**Information provided**
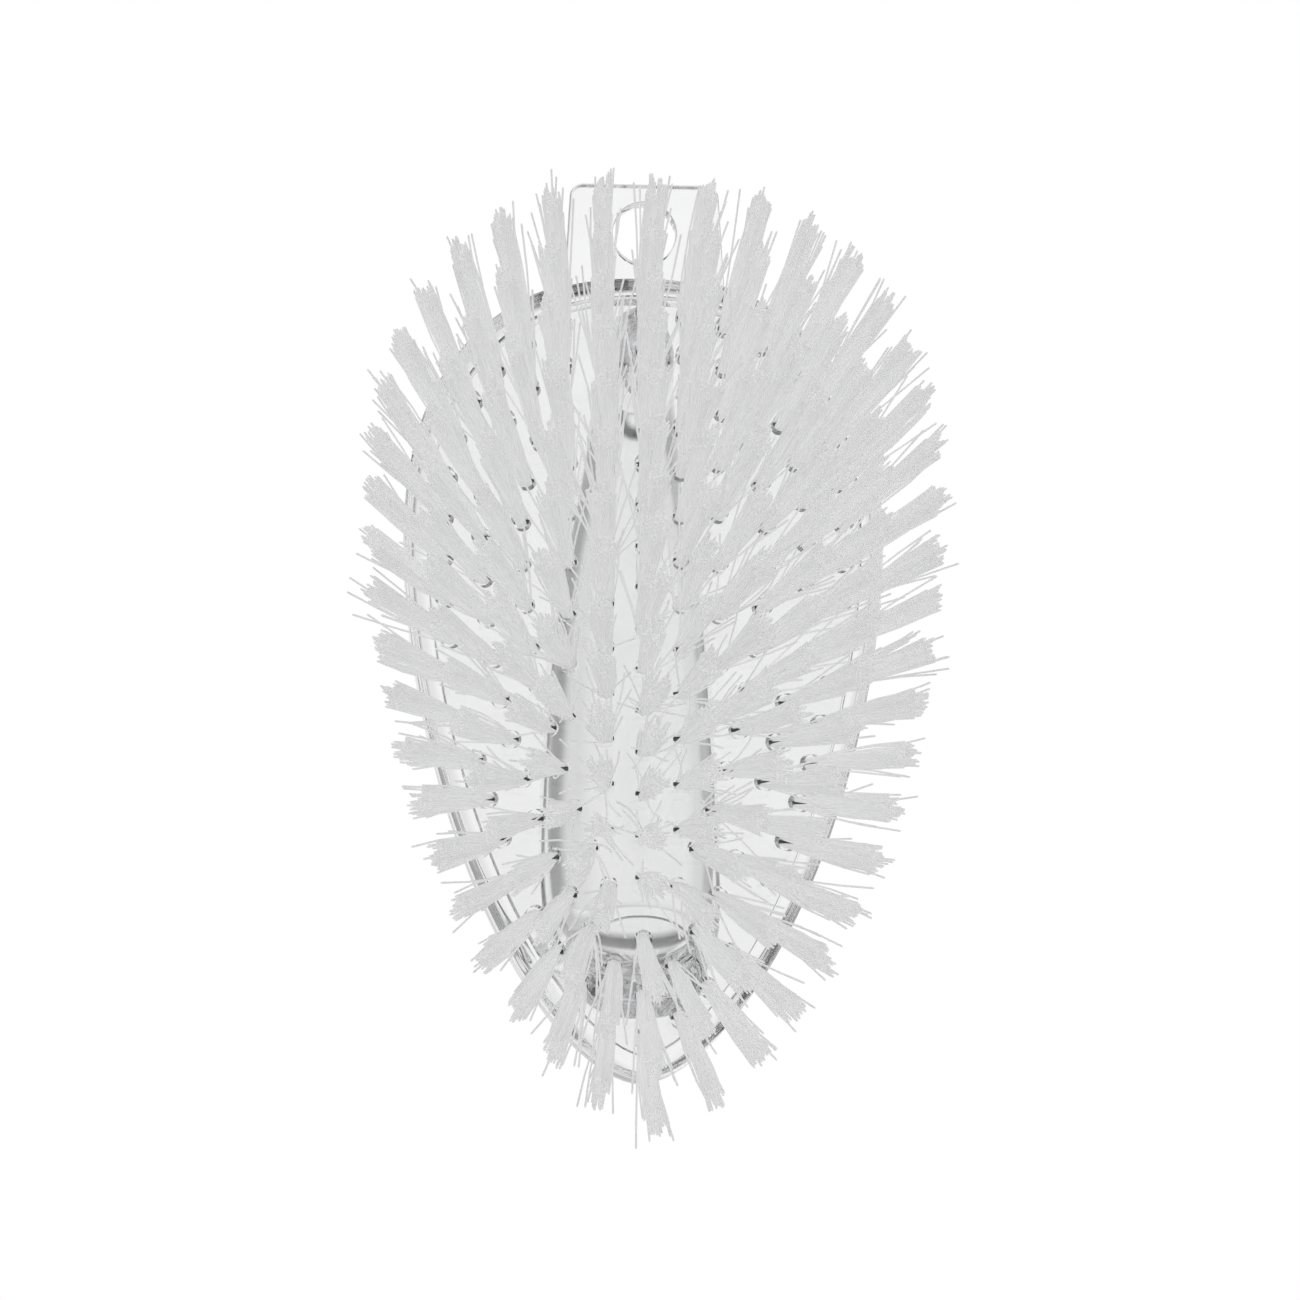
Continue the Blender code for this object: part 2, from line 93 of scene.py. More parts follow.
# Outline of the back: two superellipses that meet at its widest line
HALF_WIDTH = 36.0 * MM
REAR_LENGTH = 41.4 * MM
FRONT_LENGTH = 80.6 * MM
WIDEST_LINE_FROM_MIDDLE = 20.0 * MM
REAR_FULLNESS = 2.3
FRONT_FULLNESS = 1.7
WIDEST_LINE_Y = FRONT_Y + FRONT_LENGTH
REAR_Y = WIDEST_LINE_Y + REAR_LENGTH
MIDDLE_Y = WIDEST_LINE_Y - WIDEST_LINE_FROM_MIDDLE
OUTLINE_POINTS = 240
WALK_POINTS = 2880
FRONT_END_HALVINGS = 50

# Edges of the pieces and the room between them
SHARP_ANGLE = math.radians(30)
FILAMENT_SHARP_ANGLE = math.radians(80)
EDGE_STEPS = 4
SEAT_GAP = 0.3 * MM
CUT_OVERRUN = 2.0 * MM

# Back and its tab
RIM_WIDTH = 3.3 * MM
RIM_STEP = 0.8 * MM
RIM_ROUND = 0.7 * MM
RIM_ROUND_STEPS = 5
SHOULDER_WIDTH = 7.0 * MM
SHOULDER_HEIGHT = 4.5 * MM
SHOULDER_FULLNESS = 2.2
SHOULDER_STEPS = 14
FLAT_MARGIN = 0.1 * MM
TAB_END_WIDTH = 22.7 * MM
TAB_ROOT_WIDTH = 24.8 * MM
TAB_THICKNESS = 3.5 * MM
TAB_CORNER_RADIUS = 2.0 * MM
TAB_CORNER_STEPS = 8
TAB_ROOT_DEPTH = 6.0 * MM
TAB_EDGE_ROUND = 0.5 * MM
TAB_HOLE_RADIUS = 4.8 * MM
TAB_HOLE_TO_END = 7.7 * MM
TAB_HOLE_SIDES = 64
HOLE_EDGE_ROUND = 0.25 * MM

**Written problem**
Make an exact copy of the listing, including every line.

**Expected answer**
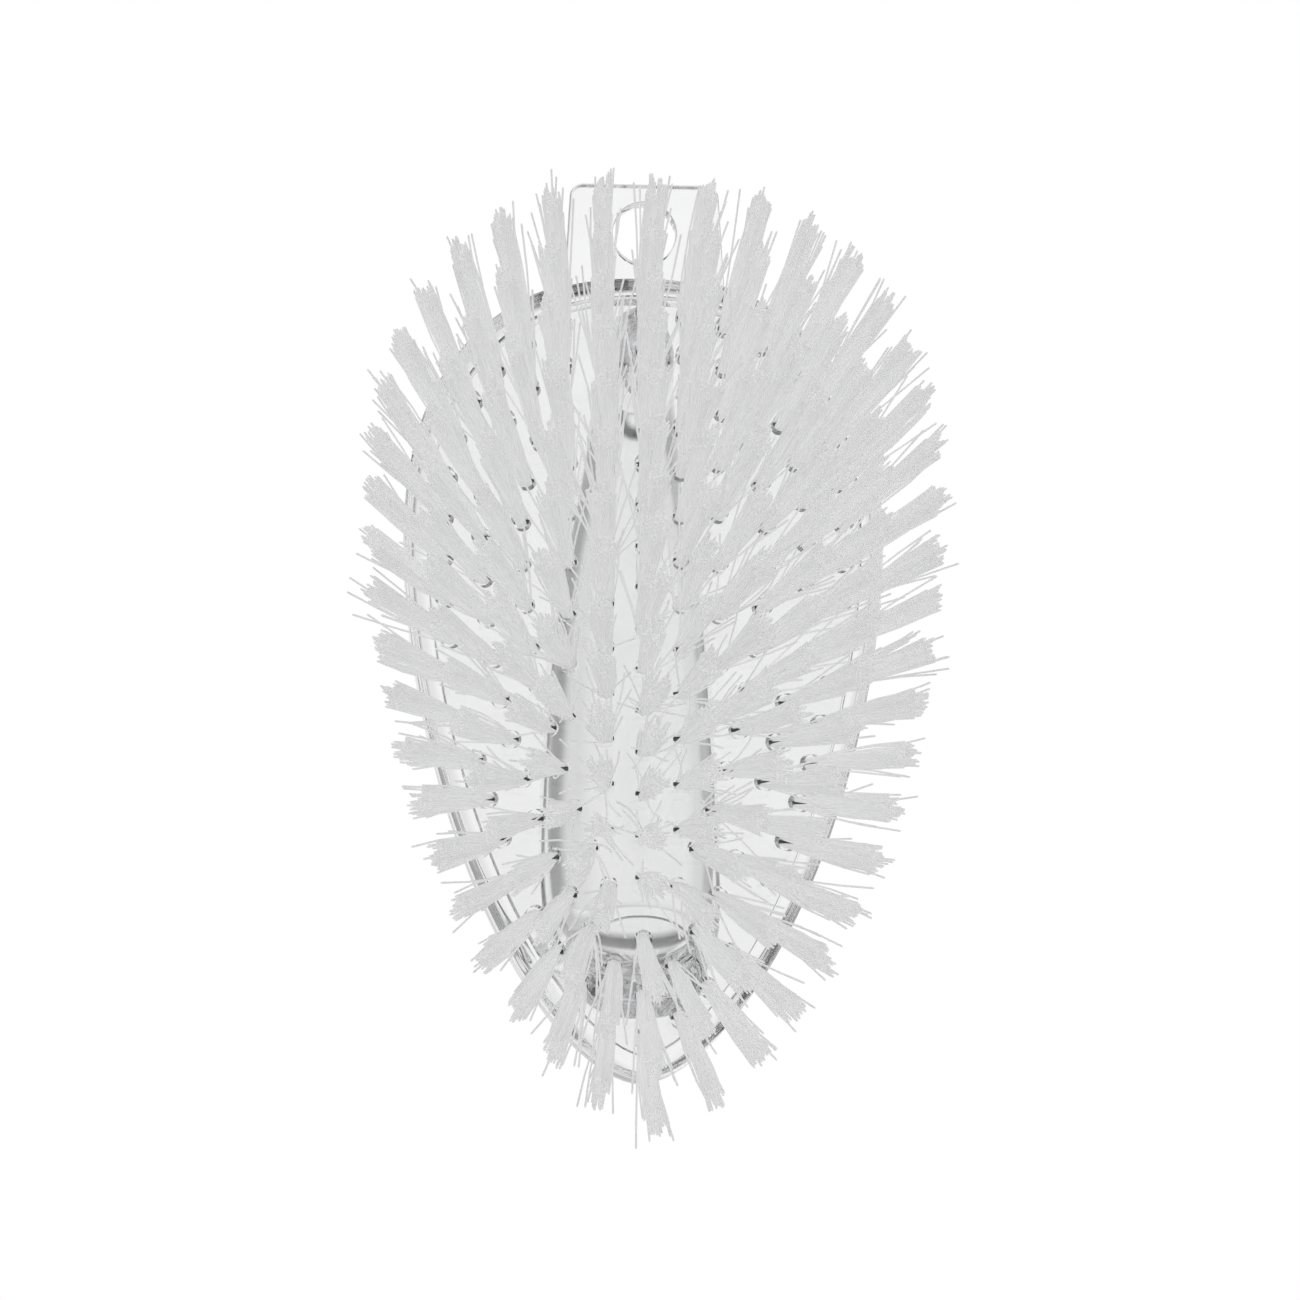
Continue the Blender code for this object: part 2, from line 93 of scene.py. More parts follow.
# Outline of the back: two superellipses that meet at its widest line
HALF_WIDTH = 36.0 * MM
REAR_LENGTH = 41.4 * MM
FRONT_LENGTH = 80.6 * MM
WIDEST_LINE_FROM_MIDDLE = 20.0 * MM
REAR_FULLNESS = 2.3
FRONT_FULLNESS = 1.7
WIDEST_LINE_Y = FRONT_Y + FRONT_LENGTH
REAR_Y = WIDEST_LINE_Y + REAR_LENGTH
MIDDLE_Y = WIDEST_LINE_Y - WIDEST_LINE_FROM_MIDDLE
OUTLINE_POINTS = 240
WALK_POINTS = 2880
FRONT_END_HALVINGS = 50

# Edges of the pieces and the room between them
SHARP_ANGLE = math.radians(30)
FILAMENT_SHARP_ANGLE = math.radians(80)
EDGE_STEPS = 4
SEAT_GAP = 0.3 * MM
CUT_OVERRUN = 2.0 * MM

# Back and its tab
RIM_WIDTH = 3.3 * MM
RIM_STEP = 0.8 * MM
RIM_ROUND = 0.7 * MM
RIM_ROUND_STEPS = 5
SHOULDER_WIDTH = 7.0 * MM
SHOULDER_HEIGHT = 4.5 * MM
SHOULDER_FULLNESS = 2.2
SHOULDER_STEPS = 14
FLAT_MARGIN = 0.1 * MM
TAB_END_WIDTH = 22.7 * MM
TAB_ROOT_WIDTH = 24.8 * MM
TAB_THICKNESS = 3.5 * MM
TAB_CORNER_RADIUS = 2.0 * MM
TAB_CORNER_STEPS = 8
TAB_ROOT_DEPTH = 6.0 * MM
TAB_EDGE_ROUND = 0.5 * MM
TAB_HOLE_RADIUS = 4.8 * MM
TAB_HOLE_TO_END = 7.7 * MM
TAB_HOLE_SIDES = 64
HOLE_EDGE_ROUND = 0.25 * MM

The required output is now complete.